What is needed -
Quote precisely the run of lines opening with the line containing "buildForm();" and closing with the line containing "before = set(bpy.data.objects)", and nothing else.

** Start of Given data **

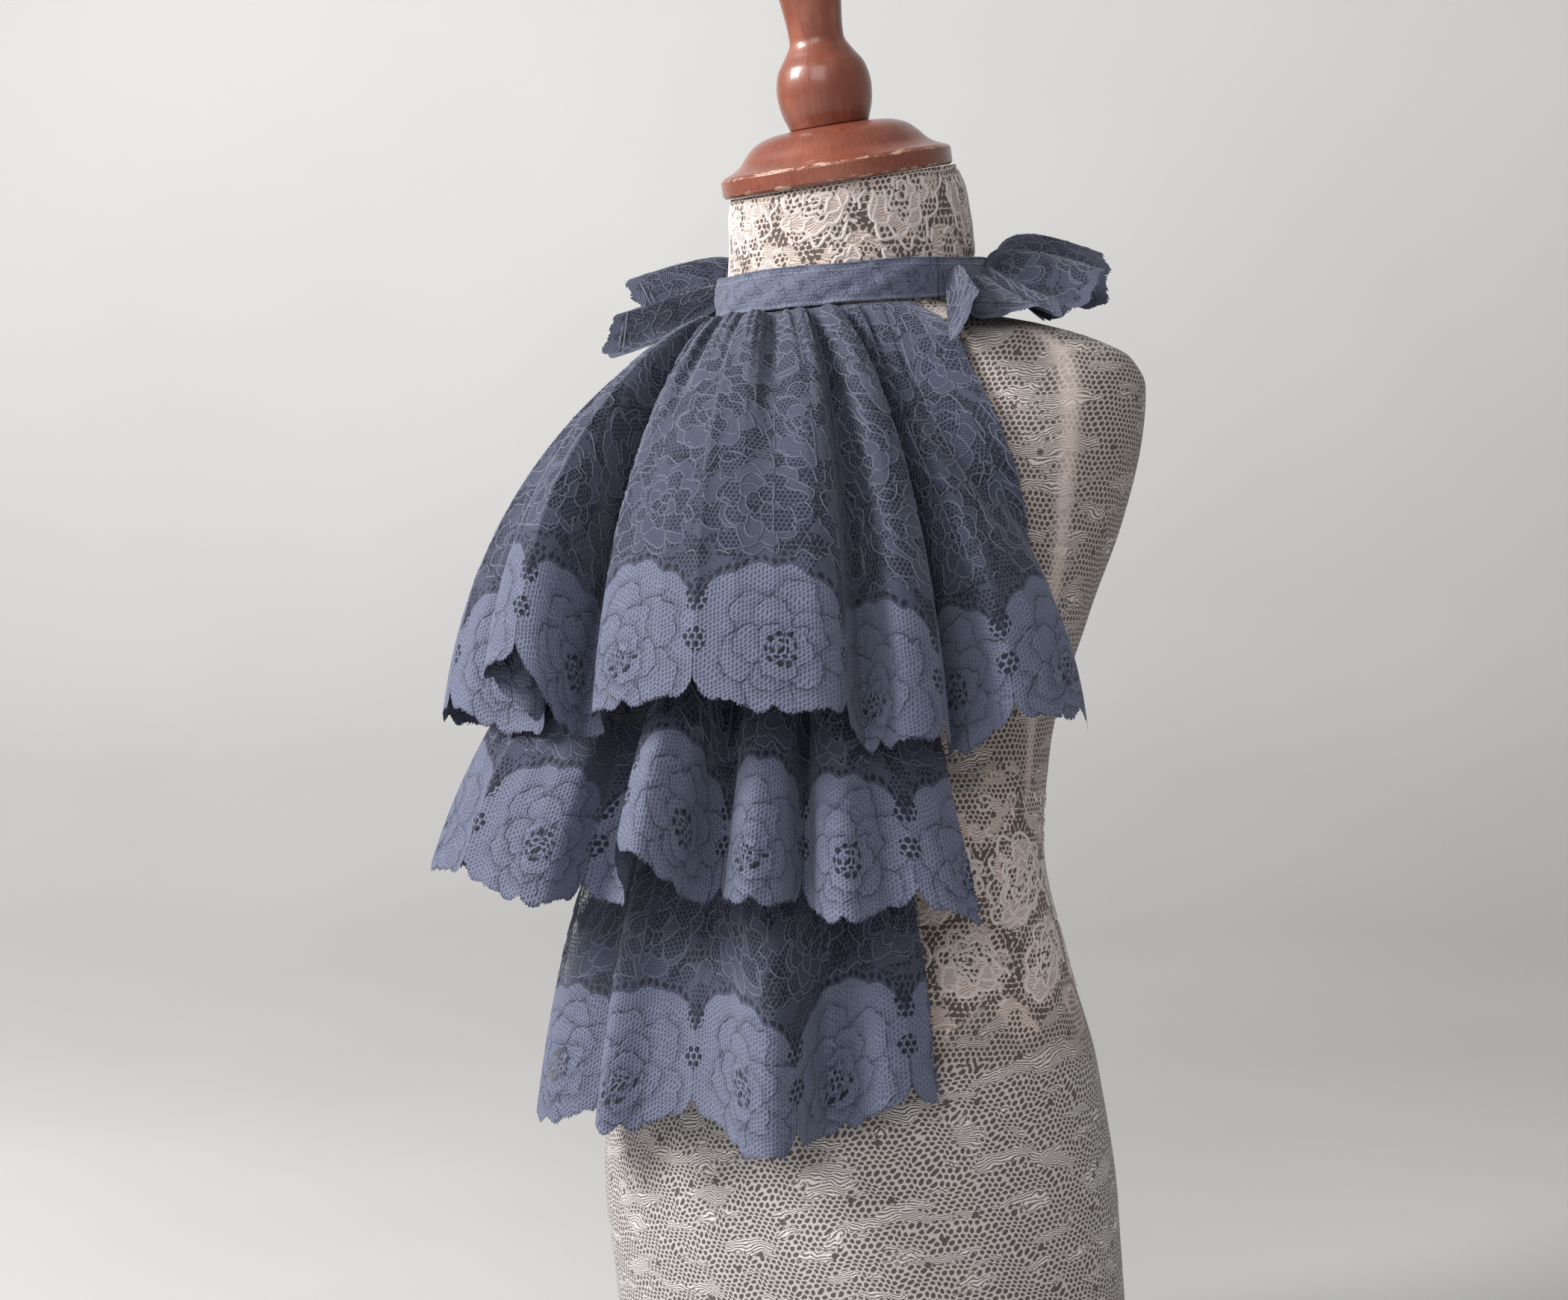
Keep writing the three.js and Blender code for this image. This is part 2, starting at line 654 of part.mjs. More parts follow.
const ruffleRightEdge = [
  { angle: 50, reach: 109, height: 478 },
  { angle: 55, reach: 113.1, height: 484.4 },
  { angle: 61, reach: 108.4, height: 501.6 },
  { angle: 66, reach: 98.4, height: 500.2 },
  { angle: 70, reach: 106.4, height: 507.6 },
  { angle: 74, reach: 114.5, height: 521 },
  { angle: 80, reach: 111.7, height: 522.4 },
  { angle: 86, reach: 104.7, height: 505.7 },
  { angle: 92, reach: 113.2, height: 497.1 },
  { angle: 99, reach: 113, height: 518.1 },
  { angle: 106, reach: 106, height: 509.1 },
  { angle: 113, reach: 114.6, height: 498.6 },
  { angle: 121, reach: 112.8, height: 520.6 },
  { angle: 129, reach: 104.5, height: 509.9 },
  { angle: 136, reach: 114.8, height: 499.3 },
  { angle: 145, reach: 111.6, height: 523 },
  { angle: 152, reach: 104.8, height: 511 },
  { angle: 160, reach: 113.4, height: 500.4 },
  { angle: 170, reach: 110.5, height: 520.5 },
  { angle: 178, reach: 108, height: 512 },
];
const ruffleColumns = 50;
const ruffleRowShares = [0, 0.14, 0.36, 0.66, 1];
const ruffleInner = { fromAngle: 77, toAngle: 162, reach: bandRadius + 2, belowTop: 6, rise: 19, crown: 9 };
const ruffleScallop = 21;
const ruffleScallopDepth = 2.5;

function ruffleGrid(edge, side) {
  const points = edge.map(({ angle, reach, height }) => polar(angle * side, reach, height));
  const edgeCurve = new THREE.CatmullRomCurve3(points, false, "centripetal");
  edgeCurve.arcLengthDivisions = 1500;
  const edgeLength = edgeCurve.getLength();
  const grid = ruffleRowShares.map(() => []);
  for (let column = 0; column <= ruffleColumns; column += 1) {
    const share = column / ruffleColumns;
    const angle = lerp(ruffleInner.fromAngle, ruffleInner.toAngle, share) * side;
    const inner = polar(angle, ruffleInner.reach, bandTop(angle) - ruffleInner.belowTop);
    const outer = edgeCurve.getPointAt(share);
    const bite = 1 - Math.abs(Math.sin((Math.PI * share * edgeLength) / ruffleScallop));
    outer.lerp(inner, (bite * ruffleScallopDepth) / outer.distanceTo(inner));
    const wave = (outer.z - bandTop(angle) + 8) * 0.8;
    const rise = polar(angle, ruffleInner.reach + 3, inner.z + ruffleInner.rise + wave);
    const crown = inner.clone().lerp(outer, 0.5);
    crown.z = outer.z + ruffleInner.crown;
    const line = new THREE.CubicBezierCurve3(inner, rise, crown, outer);
    ruffleRowShares.forEach((rowShare, row) => grid[row].push(line.getPoint(rowShare)));
  }
  return side > 0 ? grid : grid.map((line) => line.reverse());
}

// ---------------------------------------------------------------- assembly

buildForm();
buildTurnedTop();
buildNeckband();
buildPanel();
for (const tier of tiers) {
  addMesh(tier.name, wallGeometry(tierGrid(tier), laceThickness), laceBlue);
}
addMesh("ruffle_left", wallGeometry(ruffleGrid(ruffleLeftEdge, 1), laceThickness), laceBlue);
addMesh("ruffle_right", wallGeometry(ruffleGrid(ruffleRightEdge, -1), laceThickness), laceBlue);

export default jabot;
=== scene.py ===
# %% [markdown]
# # A lace jabot on a limbless dress form
#
# A jabot is a fall of lace worn at the throat. This one has a neckband, three gathered
# tiers of corded lace sewn to a backing panel, and a lace ruffle on each side of the neck.
# It hangs on a small dress form that is covered in cream lace and topped with turned wood.
#
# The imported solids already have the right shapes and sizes, and they load as a fixed frame.
# Everything below adds the finish: thin cloth, net, cords, grain and light.

# %% Load the frame
import math
import bpy
import numpy as np
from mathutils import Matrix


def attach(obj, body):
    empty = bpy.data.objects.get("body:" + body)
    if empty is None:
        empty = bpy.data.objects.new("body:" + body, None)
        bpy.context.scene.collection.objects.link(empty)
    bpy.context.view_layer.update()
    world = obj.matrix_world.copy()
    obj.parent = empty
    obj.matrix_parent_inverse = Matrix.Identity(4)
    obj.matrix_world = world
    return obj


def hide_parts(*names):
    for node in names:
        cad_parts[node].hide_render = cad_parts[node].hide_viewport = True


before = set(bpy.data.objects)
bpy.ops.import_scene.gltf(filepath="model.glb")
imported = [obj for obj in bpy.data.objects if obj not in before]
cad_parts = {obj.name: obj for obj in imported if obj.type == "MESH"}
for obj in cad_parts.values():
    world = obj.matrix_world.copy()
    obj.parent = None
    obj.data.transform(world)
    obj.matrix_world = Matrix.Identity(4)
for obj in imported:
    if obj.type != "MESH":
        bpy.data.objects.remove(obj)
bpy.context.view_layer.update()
print("solids:", sorted(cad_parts))

# %% [markdown]
# ## The camera
#
# The camera stands level with the middle of the jabot, turned 40 degrees round to the
# form's left, and far enough back that the lens does not exaggerate the near side. It is
# made first, so that each later piece can be judged in the final view.

# %% Camera
VIEW_TURN = math.radians(40)
camera_data = bpy.data.cameras.new("camera")
camera_data.lens = 54
camera_data.sensor_width = 36
camera_data.clip_end = 20
camera = bpy.data.objects.new("camera", camera_data)
camera.location = (0.6469, -0.828, 0.350)
camera.rotation_euler = (math.radians(90), 0, VIEW_TURN)
bpy.context.scene.collection.objects.link(camera)
bpy.context.scene.camera = camera
print("camera", tuple(camera.location))

# %% [markdown]
# ## Tables of shapes
#
# The cloth is worked out in millimetres from short tables. A table lists the crests,
# valleys and shoulders of the folds, and a smooth curve runs through its rows. The same
# tables shape the solids, so the thin cloth lies where they are.

# %% Smooth values from a table
# Sizes in millimetres that the solids were made with.
NECK_Y = -10.0
SEAM_GAP = 0.3
LACE_THICKNESS = 1.2
BAND_THICKNESS = 1.6
BAND_RADIUS = 59.4
BAND_HEIGHT = 17.5
SCALLOP = 64.5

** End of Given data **

Result of this exercise -
buildForm();
buildTurnedTop();
buildNeckband();
buildPanel();
for (const tier of tiers) {
  addMesh(tier.name, wallGeometry(tierGrid(tier), laceThickness), laceBlue);
}
addMesh("ruffle_left", wallGeometry(ruffleGrid(ruffleLeftEdge, 1), laceThickness), laceBlue);
addMesh("ruffle_right", wallGeometry(ruffleGrid(ruffleRightEdge, -1), laceThickness), laceBlue);

export default jabot;
=== scene.py ===
# %% [markdown]
# # A lace jabot on a limbless dress form
#
# A jabot is a fall of lace worn at the throat. This one has a neckband, three gathered
# tiers of corded lace sewn to a backing panel, and a lace ruffle on each side of the neck.
# It hangs on a small dress form that is covered in cream lace and topped with turned wood.
#
# The imported solids already have the right shapes and sizes, and they load as a fixed frame.
# Everything below adds the finish: thin cloth, net, cords, grain and light.

# %% Load the frame
import math
import bpy
import numpy as np
from mathutils import Matrix


def attach(obj, body):
    empty = bpy.data.objects.get("body:" + body)
    if empty is None:
        empty = bpy.data.objects.new("body:" + body, None)
        bpy.context.scene.collection.objects.link(empty)
    bpy.context.view_layer.update()
    world = obj.matrix_world.copy()
    obj.parent = empty
    obj.matrix_parent_inverse = Matrix.Identity(4)
    obj.matrix_world = world
    return obj


def hide_parts(*names):
    for node in names:
        cad_parts[node].hide_render = cad_parts[node].hide_viewport = True


before = set(bpy.data.objects)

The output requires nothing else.